Salvo per il cantare degli ubriachi. Degli uomini bevevano insieme in una stanza inutilmente piccola che avevano illuminato vivamente perché sembrasse più viva. Tutt’attorno a loro c’era morte e silenzio, quindi essi facevano rumori che ritenevano festosi, costringendosi all’allegria con molte bottiglie. Dopo aver bevuto abbastanza, forse, l’illusione poteva diventare credibile. Ma era pur sempre una scia di suono pietosamente minuscola della città buia e vuota. Fuori, dove Calhoun e Murgatroyd si fermarono ad ascoltare, il rumore dei canti degli ubriachi aveva il carattere di una profonda ironia.

Calhoun grugnì, e il suono echeggiò senza fine tra le pareti nude.

— Quei tipi ci potrebbero servire, — disse freddamente. — Solo che ce ne sono troppi.

Lui e Murgatroyd andarono avanti. Si era familiarizzato con le stelle, in precedenza e sapeva di muoversi in direzione della griglia di atterraggio. Aveva fatto in modo che un uomo in servizio, al centralino, non fosse in grado di compiere il proprio dovere. Il procedimento era stato scelto accuratamente. Aveva abbattuto l’invasore con un soffio di vapore di destroetile e poi gli aveva fatto un’iniezione di polisolfato. La combinazione era normale, come solfato di magnesio e etere, secoli prima. Il polisosfato era un anestetico ausiliario, mai usato da solo perché chi lo subiva rimaneva incosciente per giorni e giorni. In chirurgia era usato in quantità che sembravano non influire per niente su un uomo, eppure il minimo soffio di destroetile lo rendeva incosciente per una operazione, mentre poteva essere richiamato alla coscienza istantaneamente. Era il più sicuro e controllabile di qualunque altro anestetico.

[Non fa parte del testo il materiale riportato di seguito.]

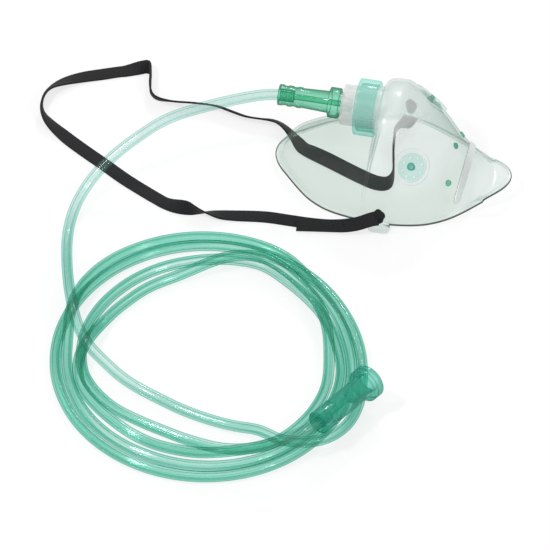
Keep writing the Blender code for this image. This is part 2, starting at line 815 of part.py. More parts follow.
def make_strap(parts):
    """A flat band swept along its route, each point with its own roll."""
    rows = smooth_through(STRAP_ROUTE, STRAP_SPACING)
    half_width, half_thick = STRAP_WIDTH / 2, STRAP_THICK / 2
    points = []
    for n, (x, y, low, roll) in enumerate(rows):
        before, after = rows[max(n - 1, 0)], rows[min(n + 1, len(rows) - 1)]
        way = Vector((after[0] - before[0], after[1] - before[1], 0)).normalized()
        turn = math.radians(roll)
        side = Vector((-way.y, way.x, 0)) * math.cos(turn) + Vector((0, 0, math.sin(turn)))
        face = way.cross(side)
        height = half_width * abs(math.sin(turn)) + half_thick * abs(math.cos(turn))
        middle = Vector((x, y, low + height))
        for a, b in ((-1, -1), (1, -1), (1, 1), (-1, 1)):
            points.append(middle + side * half_width * a + face * half_thick * b)
    faces = [(0, 1, 2, 3), tuple(len(points) - 4 + k for k in range(4))]
    for n in range(len(rows) - 1):
        for k in range(4):
            a, b = n * 4 + k, n * 4 + (k + 1) % 4
            faces.append((a, b, b + 4, a + 4))
    return add_object("head_strap", mesh_from("head_strap", points, faces), parts, "black")


def make_strap_knots(parts):
    """Each knot sits on its ear, with the strap's tail down through the slot."""
    made = []
    for label, side, edge, lift in ear_places():
        low = lift + EAR_THICK + FIT_GAP
        work = bmesh.new()
        size = Matrix.Diagonal((KNOT_LENGTH, KNOT_WIDTH, KNOT_HEIGHT, 1))
        bmesh.ops.create_cube(work, size=1, matrix=size)
        bmesh.ops.bevel(
            work,
            geom=list(work.edges),
            offset=KNOT_ROUND,
            offset_type="OFFSET",
            segments=2,
            profile=0.5,
            affect="EDGES",
        )
        inside = edge + KNOT_WIDTH / 2 - LIP_WIDTH + FIT_GAP
        bmesh.ops.translate(
            work, vec=(EAR_X, side * inside, low + KNOT_HEIGHT / 2), verts=work.verts
        )
        mesh = bpy.data.meshes.new(f"strap_knot_{label}")
        work.to_mesh(mesh)
        work.free()
        made.append(add_object(f"strap_knot_{label}", mesh, parts, "black"))
    return made


def main():
    clear_scene()
    parts = new_collection(OBJECT_NAME)
    cutters = new_collection("cutters")
    cutters.hide_render = True
    make_mask_shell(parts, cutters)
    make_nose_clip(parts)
    make_port_pieces(parts)
    make_mask_connector(parts)
    make_supply_connector(parts)
    make_tubes(parts)
    make_coil(parts)
    make_strap(parts)
    make_strap_knots(parts)


main()
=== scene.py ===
# Oxygen face mask: the finish of its clear and tinted plastics, the coiled supply tube and the head strap.

import bmesh
import bpy
import numpy as np
from math import asin, copysign, cos, hypot, pi, radians, sin, sqrt
from mathutils import Matrix, Vector


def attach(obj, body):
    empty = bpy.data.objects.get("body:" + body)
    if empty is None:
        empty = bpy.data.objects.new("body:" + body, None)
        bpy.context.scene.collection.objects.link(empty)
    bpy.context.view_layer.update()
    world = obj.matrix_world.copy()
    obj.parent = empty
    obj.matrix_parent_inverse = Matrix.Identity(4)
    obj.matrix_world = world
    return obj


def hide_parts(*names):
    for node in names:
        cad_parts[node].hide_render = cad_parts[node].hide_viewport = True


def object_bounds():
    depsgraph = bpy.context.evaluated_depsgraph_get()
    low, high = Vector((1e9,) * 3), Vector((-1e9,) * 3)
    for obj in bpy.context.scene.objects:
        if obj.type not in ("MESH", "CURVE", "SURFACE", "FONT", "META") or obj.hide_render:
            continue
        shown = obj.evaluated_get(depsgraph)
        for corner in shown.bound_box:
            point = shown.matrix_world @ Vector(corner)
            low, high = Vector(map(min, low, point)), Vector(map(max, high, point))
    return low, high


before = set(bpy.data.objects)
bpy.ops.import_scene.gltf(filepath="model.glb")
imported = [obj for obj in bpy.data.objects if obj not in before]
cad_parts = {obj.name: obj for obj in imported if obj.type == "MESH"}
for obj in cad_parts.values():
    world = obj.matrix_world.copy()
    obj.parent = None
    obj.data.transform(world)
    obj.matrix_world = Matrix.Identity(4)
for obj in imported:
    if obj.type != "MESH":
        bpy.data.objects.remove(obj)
cadLow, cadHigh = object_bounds()
scene = bpy.context.scene
scene.view_settings.view_transform = "Standard"
scene.cycles.transparent_max_bounces = 64  # up to four strands of tube lie over each other
print("frame loaded")


# Camera, at the photo's viewing angle
photo = dict(
    pixels=550,
    pixelsPerMetre=1870.0,
    originPixel=(394.1, 172.7),  # where the middle of the rim lies
    azimuth=12.0,
    elevation=46.0,
    lens=1000.0,  # long, so that near and far pieces keep one scale
    sensor=36.0,
    exactDepth=0.04,  # the plane towards the camera where the scale is exact
    clipEnd=100.0,
)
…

Ma Calhoun aveva invertito il procedimento. Aveva reso incosciente l’addetto del centralino con il vapore e poi gli aveva iniettato il polisolfato per tenerlo incosciente sessanta ore o più. Poi lo aveva lasciato. Quando l’invasore fosse stato trovato incosciente, la cosa avrebbe preoccupato gli altri macellai, moltissimo. Non avrebbero mai pensato che la sua condizione fosse il risultato di un’azione nemica. Lo avrebbero creduto in coma. Il coma era l’ultimo effetto della pestilenza che aveva donato loro un pianeta. Avrebbero creduto che il loro collega stesse morendo della pestilenza dalla quale si supponeva fossero immuni. Si sarebbero lasciati prendere dal panico, aspettandosi una morte immediata. Ma se ci fossero stati più uomini in apparente stato di coma, sarebbe stato più facile creare una completa disorganizzazione e la disperazione.

Una porta sbatté, indietro, accanto alla finestra illuminata nella desolata strada buia. Qualcuno uscì. Qualcun altro. Un terzo uomo. Si mossero lungo la strada, cantando con voci rauche e stonate e con parole imbrogliate e incerte come i loro passi. Gli echi risuonavano tra le alte pareti degli edifici. L’effetto era sovrannaturale.

Calhoun si spostò sotto una porta. Attese. Quando i tre uomini furono di fronte a lui, si presero a braccetto per mantenere l’equilibrio. Un uomo ruggì dei versi piuttosto osceni di una canzone alla quale si unì un altro, con qualche incertezza. Il terzo protestò in modo dispiaciuto. Si fermò e i tre discussero solennemente su qualcosa di indefinibile, ondeggiando mentre discutevano con la serietà di gufi ubriachi.